*** DATA ***
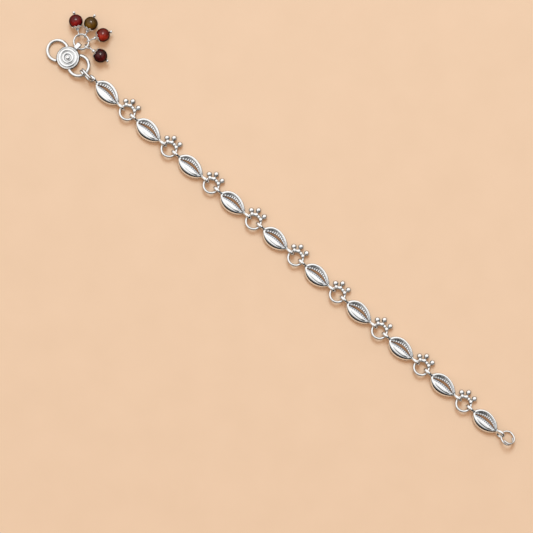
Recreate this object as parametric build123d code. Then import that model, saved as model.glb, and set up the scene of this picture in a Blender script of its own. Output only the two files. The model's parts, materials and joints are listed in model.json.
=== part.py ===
"""Payal anklet laid out open and straight: ten pierced cowrie links joined by nine granulated
flower rings, an S-hook with a stepped disc, and a ring of four bead charms.

Millimetres. +X runs along the chain from the S-hook to the end ring, +Y is the side of the charms
and granules, +Z is up. The origin is the middle of the bottom of the whole anklet's box.
"""
import os
from math import atan2, cos, degrees, radians, sin, sqrt

from build123d import *

# Chain
LINK_COUNT = 10
LINK_PITCH = 24.3
LAY_OFFSETS = (0.0, -0.6, -0.45, -0.4, 0.0, -0.2, -0.3, -0.2, -0.2, 0.0)  # sideways lie of each cowrie
FIRST_LINK_YAW = -4.0
CLEARANCE = 0.1

# Cowrie link: one level per row, from the flat underside to the crest of the wide lip
COWRIE_LEVELS = (
    # height, half length, side of the rim, side of the dome
    (0.0, 6.40, 4.00, -4.00),
    (0.8, 6.60, 4.20, -4.20),
    (1.8, 6.35, 4.00, -3.95),
    (2.7, 5.60, 3.45, -3.40),
    (3.3, 4.60, 2.00, -2.75),
    (3.75, 3.20, -0.40, -1.90),
)
RIM_APEX_X = -0.4
DOME_APEX_X = -1.1
TIP_BOSS_RADIUS = 0.8
TIP_BOSS_X = 6.3
TIP_BOSS_Z = 1.95

# Slot between the lips, and the ribbed trough above it
SLOT_LEFT = (-5.2, -0.3)
SLOT_RIGHT = (5.3, 0.15)
SLOT_RIM_Y = 1.5
SLOT_DOME_Y = 0.4
TROUGH_FLOOR_Z = 1.25
TROUGH_TOP_Z = 4.0
TROUGH_END_GROWTH = 0.5
TROUGH_RIM_GROWTH = 2.6
TROUGH_DOME_GROWTH = -1.7
RIBS_PER_LIP = 11
RIB_DEPTH = 0.13

# Upright loop soldered to each tip of a cowrie
LOOP_RADIUS = 1.75
LOOP_WIRE = 0.95
LOOP_X = 8.6
LOOP_Z = 2.4
FIRST_LOOP_LEAN = -13.0
LAST_LOOP_LEAN = 32.0

# Flower ring: a round ring with three prongs, each an inner granule and an outer ball
FLOWER_RADIUS = 3.2
FLOWER_WIRE = 1.0
FLOWER_Z = 1.86
FLOWER_TILT = -11.0
PRONG_ANGLES = (140.0, 101.0, 62.0)
GRANULE_RADIUS = 0.7
GRANULE_REACH = 3.75
BALL_RADIUS = 0.82
BALL_REACH = 5.2

# S-hook, its disc and its bail
HOOK_X = -23.5
HOOK_Y = 0.3
HOOK_TURN = 5.0
HOOK_TILT = 4.7
HOOK_WIRE = 1.45
HOOK_LOOP_RADIUS = 4.5
HOOK_LOOP_X = 5.7
HOOK_END_ANGLE = 110.0
HOOK_LIFT = (HOOK_LOOP_X + HOOK_LOOP_RADIUS) * sin(radians(HOOK_TILT))
DISC_RADIUS = 4.97
DISC_BASE_Z = 1.1
DISC_EDGE_HEIGHT = 0.45
DISC_STEPS = (
    # inner radius, crest radius, height at the crest, height at the inner edge
    (4.20, 4.58, 0.95, 0.60),
    (2.95, 3.55, 1.15, 0.75),
    (1.35, 2.10, 1.50, 0.80),
)
DISC_GRANULE_RADIUS = 0.8
DISC_GRANULE_Z = 1.0
BAIL_WIDTH = 1.9
BAIL_WALL = 0.5
BAIL_LENGTH = 3.7
BAIL_HEIGHT = 2.3
BAIL_Y = 6.5
BAIL_Z = 1.95

# Wire rings of one and a half turns: the hook ring and the end ring
LAP_WIRE = 0.8
LAP_SPACING = 1.2
LAP_START = 100.0
HOOK_RING_RADIUS = 2.35
HOOK_RING_STRAIGHT = 1.6
HOOK_RING_LEAN = 13.0
HOOK_RING_YAW = 4.0
HOOK_RING_X = -12.05
HOOK_RING_Y = 0.6
END_RING_RADIUS = 2.85
END_RING_STRAIGHT = 0.4
END_RING_SLOPE = -38.0
END_RING_TURN = 155.0
END_RING_X = 12.2
END_RING_Y = 0.9

# Charm ring, and the four charms: a bead, its cap, and the head pin that holds both
CHARM_RING_RADIUS = 3.25
CHARM_RING_WIRE = 0.85
CHARM_RING_Y = 9.0
CHARM_RING_Z = BAIL_Z + HOOK_LIFT
BEAD_RADIUS = 3.0
BEAD_HOLE = 0.85
PIN_WIRE = 0.6
PIN_BALL_RADIUS = 0.55
PIN_BALL_REACH = 3.85
EYE_OFFSET = 0.1
CAP_LENGTH = 1.95
CAP_NECK_RADIUS = 0.75
CAP_MOUTH_RADIUS = 2.05
CAP_GAP = 0.08
CAP_WALL = 0.35
CHARMS = (
    # place round the ring, bead's X and Y from the disc, eye radius, eye's lean
    (150.0, (-7.45, 14.15), 0.95, 0.0),
    (98.0, (-1.75, 17.95), 0.95, 0.0),
    (50.0, (5.15, 17.40), 1.0, 12.0),
    (4.0, (10.50, 9.85), 1.15, 40.0),
)


def round_wire(path, diameter):
    """Round wire whose centre line is the given path."""
    section = Plane(origin=path @ 0, z_dir=path % 0) * Circle(diameter / 2)
    return sweep(section, path=path)


def almond(half_length, rim_y, dome_y):
    """Almond face between two tips: each side is two arcs that meet at its apex."""
    left, right = (-half_length, 0), (half_length, 0)
    rim_apex, dome_apex = (RIM_APEX_X, rim_y), (DOME_APEX_X, dome_y)
    edges = [
        TangentArc(rim_apex, left, tangent=(-1, 0)),
        TangentArc(rim_apex, right, tangent=(1, 0)),
        TangentArc(dome_apex, right, tangent=(1, 0)),
        TangentArc(dome_apex, left, tangent=(-1, 0)),
    ]
    return make_face(edges)


def cowrie_body():
    """Domed almond, lofted through its levels."""
    levels = [
        Pos(0, 0, height) * almond(half_length, rim_y, dome_y)
        for height, half_length, rim_y, dome_y in COWRIE_LEVELS
    ]
    return loft(levels)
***
▶ WHAT IS REQUIRED: Quote verbatim the opening lines of the listing above, ending with the line where "LAST_LOOP_LEAN = 32.0" appears; include both endpoints and nothing more.

▶ FULL RESPONSE:
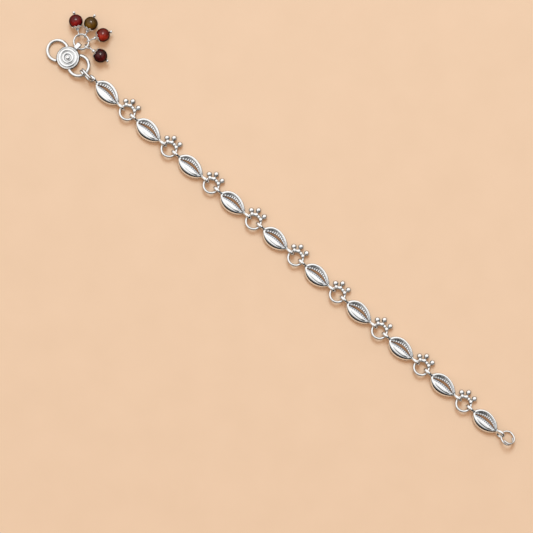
Recreate this object as parametric build123d code. Then import that model, saved as model.glb, and set up the scene of this picture in a Blender script of its own. Output only the two files. The model's parts, materials and joints are listed in model.json.
=== part.py ===
"""Payal anklet laid out open and straight: ten pierced cowrie links joined by nine granulated
flower rings, an S-hook with a stepped disc, and a ring of four bead charms.

Millimetres. +X runs along the chain from the S-hook to the end ring, +Y is the side of the charms
and granules, +Z is up. The origin is the middle of the bottom of the whole anklet's box.
"""
import os
from math import atan2, cos, degrees, radians, sin, sqrt

from build123d import *

# Chain
LINK_COUNT = 10
LINK_PITCH = 24.3
LAY_OFFSETS = (0.0, -0.6, -0.45, -0.4, 0.0, -0.2, -0.3, -0.2, -0.2, 0.0)  # sideways lie of each cowrie
FIRST_LINK_YAW = -4.0
CLEARANCE = 0.1

# Cowrie link: one level per row, from the flat underside to the crest of the wide lip
COWRIE_LEVELS = (
    # height, half length, side of the rim, side of the dome
    (0.0, 6.40, 4.00, -4.00),
    (0.8, 6.60, 4.20, -4.20),
    (1.8, 6.35, 4.00, -3.95),
    (2.7, 5.60, 3.45, -3.40),
    (3.3, 4.60, 2.00, -2.75),
    (3.75, 3.20, -0.40, -1.90),
)
RIM_APEX_X = -0.4
DOME_APEX_X = -1.1
TIP_BOSS_RADIUS = 0.8
TIP_BOSS_X = 6.3
TIP_BOSS_Z = 1.95

# Slot between the lips, and the ribbed trough above it
SLOT_LEFT = (-5.2, -0.3)
SLOT_RIGHT = (5.3, 0.15)
SLOT_RIM_Y = 1.5
SLOT_DOME_Y = 0.4
TROUGH_FLOOR_Z = 1.25
TROUGH_TOP_Z = 4.0
TROUGH_END_GROWTH = 0.5
TROUGH_RIM_GROWTH = 2.6
TROUGH_DOME_GROWTH = -1.7
RIBS_PER_LIP = 11
RIB_DEPTH = 0.13

# Upright loop soldered to each tip of a cowrie
LOOP_RADIUS = 1.75
LOOP_WIRE = 0.95
LOOP_X = 8.6
LOOP_Z = 2.4
FIRST_LOOP_LEAN = -13.0
LAST_LOOP_LEAN = 32.0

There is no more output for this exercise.